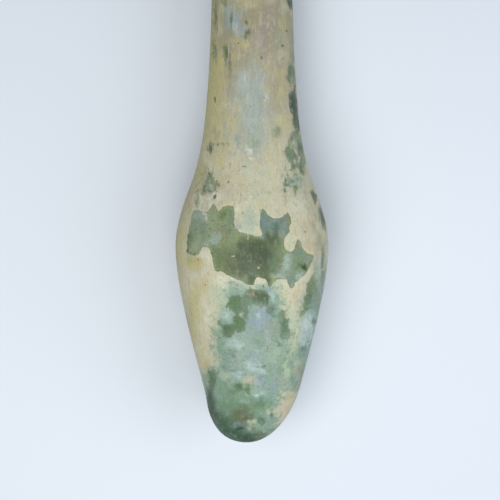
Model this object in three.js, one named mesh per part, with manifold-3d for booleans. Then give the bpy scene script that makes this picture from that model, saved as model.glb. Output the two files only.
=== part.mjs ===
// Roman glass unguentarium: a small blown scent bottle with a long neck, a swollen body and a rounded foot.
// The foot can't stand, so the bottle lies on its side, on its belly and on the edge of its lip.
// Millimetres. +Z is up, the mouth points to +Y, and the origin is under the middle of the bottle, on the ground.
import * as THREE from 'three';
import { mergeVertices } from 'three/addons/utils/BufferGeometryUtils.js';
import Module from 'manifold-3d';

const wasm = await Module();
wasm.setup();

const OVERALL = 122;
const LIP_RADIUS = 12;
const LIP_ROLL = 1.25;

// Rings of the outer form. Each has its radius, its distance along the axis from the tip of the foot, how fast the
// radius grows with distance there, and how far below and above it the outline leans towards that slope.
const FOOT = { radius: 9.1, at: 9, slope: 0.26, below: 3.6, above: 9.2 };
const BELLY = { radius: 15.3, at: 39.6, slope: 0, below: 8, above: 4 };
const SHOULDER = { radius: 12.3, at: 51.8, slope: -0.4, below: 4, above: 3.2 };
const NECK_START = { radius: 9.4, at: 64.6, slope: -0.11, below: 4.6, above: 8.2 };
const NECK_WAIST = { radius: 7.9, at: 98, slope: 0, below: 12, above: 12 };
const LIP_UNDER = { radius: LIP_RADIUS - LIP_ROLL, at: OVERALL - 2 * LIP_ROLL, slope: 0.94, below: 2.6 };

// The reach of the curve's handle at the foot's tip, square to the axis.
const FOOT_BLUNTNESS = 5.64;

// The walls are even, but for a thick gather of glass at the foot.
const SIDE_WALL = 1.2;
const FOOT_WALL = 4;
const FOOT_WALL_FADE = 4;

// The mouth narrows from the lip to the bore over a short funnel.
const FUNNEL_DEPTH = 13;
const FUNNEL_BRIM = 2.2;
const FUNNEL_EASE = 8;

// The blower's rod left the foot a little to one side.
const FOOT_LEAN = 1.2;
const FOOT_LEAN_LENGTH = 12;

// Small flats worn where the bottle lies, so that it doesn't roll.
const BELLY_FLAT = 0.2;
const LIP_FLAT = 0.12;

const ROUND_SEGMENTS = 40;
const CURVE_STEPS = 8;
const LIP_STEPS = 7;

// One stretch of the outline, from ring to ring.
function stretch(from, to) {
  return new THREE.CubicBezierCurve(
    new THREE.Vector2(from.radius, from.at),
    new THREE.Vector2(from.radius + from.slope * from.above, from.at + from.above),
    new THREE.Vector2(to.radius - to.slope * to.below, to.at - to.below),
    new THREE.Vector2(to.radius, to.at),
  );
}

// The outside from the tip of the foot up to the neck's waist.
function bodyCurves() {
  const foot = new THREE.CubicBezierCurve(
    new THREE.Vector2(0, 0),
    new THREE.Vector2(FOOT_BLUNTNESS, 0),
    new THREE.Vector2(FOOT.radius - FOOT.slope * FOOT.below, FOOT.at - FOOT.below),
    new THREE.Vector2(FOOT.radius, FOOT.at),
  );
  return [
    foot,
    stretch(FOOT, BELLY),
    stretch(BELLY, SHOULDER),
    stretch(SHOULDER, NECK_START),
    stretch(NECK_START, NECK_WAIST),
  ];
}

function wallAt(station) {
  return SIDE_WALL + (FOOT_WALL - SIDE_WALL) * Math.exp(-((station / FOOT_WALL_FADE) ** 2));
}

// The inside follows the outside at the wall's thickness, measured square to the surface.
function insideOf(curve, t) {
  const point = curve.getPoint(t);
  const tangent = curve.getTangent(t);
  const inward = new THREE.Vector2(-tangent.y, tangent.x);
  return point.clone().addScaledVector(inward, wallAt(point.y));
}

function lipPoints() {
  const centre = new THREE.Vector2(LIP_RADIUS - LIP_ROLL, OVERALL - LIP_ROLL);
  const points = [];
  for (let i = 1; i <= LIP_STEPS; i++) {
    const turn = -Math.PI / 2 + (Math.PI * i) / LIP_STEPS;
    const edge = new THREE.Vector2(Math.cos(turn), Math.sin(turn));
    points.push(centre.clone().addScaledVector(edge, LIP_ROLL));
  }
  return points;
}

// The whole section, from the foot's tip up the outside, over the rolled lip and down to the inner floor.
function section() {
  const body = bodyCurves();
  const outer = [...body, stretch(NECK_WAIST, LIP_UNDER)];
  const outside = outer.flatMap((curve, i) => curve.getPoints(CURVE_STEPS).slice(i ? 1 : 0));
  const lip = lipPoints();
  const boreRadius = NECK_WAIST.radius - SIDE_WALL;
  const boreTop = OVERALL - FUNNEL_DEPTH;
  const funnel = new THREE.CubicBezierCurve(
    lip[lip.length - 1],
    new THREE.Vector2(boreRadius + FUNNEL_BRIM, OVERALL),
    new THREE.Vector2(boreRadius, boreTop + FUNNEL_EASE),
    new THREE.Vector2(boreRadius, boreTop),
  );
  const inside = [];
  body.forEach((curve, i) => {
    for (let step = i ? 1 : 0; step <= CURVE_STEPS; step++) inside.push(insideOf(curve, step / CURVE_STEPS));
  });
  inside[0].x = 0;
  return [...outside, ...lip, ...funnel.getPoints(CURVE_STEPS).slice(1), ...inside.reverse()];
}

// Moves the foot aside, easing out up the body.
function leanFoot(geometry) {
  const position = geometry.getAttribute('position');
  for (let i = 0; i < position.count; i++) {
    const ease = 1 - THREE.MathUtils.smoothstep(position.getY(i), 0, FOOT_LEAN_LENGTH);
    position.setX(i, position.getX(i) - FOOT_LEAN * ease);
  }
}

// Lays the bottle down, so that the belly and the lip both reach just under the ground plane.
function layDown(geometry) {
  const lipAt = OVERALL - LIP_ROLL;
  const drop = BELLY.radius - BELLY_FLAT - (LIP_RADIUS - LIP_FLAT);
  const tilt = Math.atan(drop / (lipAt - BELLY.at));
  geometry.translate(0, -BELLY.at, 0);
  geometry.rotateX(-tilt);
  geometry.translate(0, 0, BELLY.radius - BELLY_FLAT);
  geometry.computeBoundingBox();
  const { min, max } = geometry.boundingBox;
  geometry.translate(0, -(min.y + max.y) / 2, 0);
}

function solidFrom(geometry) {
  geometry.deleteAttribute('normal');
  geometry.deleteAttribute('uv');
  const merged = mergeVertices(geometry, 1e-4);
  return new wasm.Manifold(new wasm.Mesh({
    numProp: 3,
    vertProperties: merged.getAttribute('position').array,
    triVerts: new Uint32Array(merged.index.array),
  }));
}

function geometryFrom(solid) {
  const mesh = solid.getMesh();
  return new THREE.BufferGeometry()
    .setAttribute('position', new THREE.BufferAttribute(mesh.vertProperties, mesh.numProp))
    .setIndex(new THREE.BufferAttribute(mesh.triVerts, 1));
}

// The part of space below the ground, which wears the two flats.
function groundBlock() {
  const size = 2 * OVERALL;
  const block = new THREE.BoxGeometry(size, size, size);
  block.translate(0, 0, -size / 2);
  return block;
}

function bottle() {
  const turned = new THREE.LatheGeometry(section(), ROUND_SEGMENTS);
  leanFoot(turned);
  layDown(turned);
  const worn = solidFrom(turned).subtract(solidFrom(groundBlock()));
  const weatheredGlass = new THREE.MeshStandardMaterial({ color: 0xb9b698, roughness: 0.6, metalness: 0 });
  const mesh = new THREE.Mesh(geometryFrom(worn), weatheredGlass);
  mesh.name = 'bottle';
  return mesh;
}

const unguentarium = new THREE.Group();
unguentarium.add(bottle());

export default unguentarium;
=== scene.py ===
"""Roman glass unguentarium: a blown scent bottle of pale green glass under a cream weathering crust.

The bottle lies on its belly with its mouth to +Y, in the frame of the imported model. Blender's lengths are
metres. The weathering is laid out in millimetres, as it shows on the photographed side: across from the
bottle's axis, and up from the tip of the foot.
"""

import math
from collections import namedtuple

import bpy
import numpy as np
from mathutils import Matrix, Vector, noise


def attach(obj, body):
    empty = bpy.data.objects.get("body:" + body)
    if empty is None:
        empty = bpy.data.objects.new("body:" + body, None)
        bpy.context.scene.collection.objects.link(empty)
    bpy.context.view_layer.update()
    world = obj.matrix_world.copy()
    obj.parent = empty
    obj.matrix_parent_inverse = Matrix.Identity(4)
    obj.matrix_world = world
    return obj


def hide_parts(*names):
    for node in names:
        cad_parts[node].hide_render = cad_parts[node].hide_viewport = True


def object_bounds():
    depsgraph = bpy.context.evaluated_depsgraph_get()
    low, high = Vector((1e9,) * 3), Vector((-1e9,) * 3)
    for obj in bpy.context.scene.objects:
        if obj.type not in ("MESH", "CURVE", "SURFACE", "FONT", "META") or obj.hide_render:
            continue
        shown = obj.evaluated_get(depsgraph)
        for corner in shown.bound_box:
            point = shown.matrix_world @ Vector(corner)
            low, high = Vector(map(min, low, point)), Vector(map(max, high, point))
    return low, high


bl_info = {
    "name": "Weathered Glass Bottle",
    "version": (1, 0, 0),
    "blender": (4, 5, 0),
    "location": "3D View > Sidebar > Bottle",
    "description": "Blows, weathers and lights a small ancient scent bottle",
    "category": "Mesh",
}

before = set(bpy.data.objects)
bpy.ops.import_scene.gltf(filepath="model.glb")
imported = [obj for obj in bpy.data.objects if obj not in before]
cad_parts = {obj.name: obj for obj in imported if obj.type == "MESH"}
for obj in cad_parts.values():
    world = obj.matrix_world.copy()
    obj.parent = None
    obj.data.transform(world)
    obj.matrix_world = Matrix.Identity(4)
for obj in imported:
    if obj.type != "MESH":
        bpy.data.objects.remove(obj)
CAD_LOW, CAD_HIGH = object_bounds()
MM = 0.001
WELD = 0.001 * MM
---
Copy verbatim the line that contains "layDown(turned);", the line that contains "for node in", and all lines between them.

__Response to this task__
  layDown(turned);
  const worn = solidFrom(turned).subtract(solidFrom(groundBlock()));
  const weatheredGlass = new THREE.MeshStandardMaterial({ color: 0xb9b698, roughness: 0.6, metalness: 0 });
  const mesh = new THREE.Mesh(geometryFrom(worn), weatheredGlass);
  mesh.name = 'bottle';
  return mesh;
}

const unguentarium = new THREE.Group();
unguentarium.add(bottle());

export default unguentarium;
=== scene.py ===
"""Roman glass unguentarium: a blown scent bottle of pale green glass under a cream weathering crust.

The bottle lies on its belly with its mouth to +Y, in the frame of the imported model. Blender's lengths are
metres. The weathering is laid out in millimetres, as it shows on the photographed side: across from the
bottle's axis, and up from the tip of the foot.
"""

import math
from collections import namedtuple

import bpy
import numpy as np
from mathutils import Matrix, Vector, noise


def attach(obj, body):
    empty = bpy.data.objects.get("body:" + body)
    if empty is None:
        empty = bpy.data.objects.new("body:" + body, None)
        bpy.context.scene.collection.objects.link(empty)
    bpy.context.view_layer.update()
    world = obj.matrix_world.copy()
    obj.parent = empty
    obj.matrix_parent_inverse = Matrix.Identity(4)
    obj.matrix_world = world
    return obj


def hide_parts(*names):
    for node in names:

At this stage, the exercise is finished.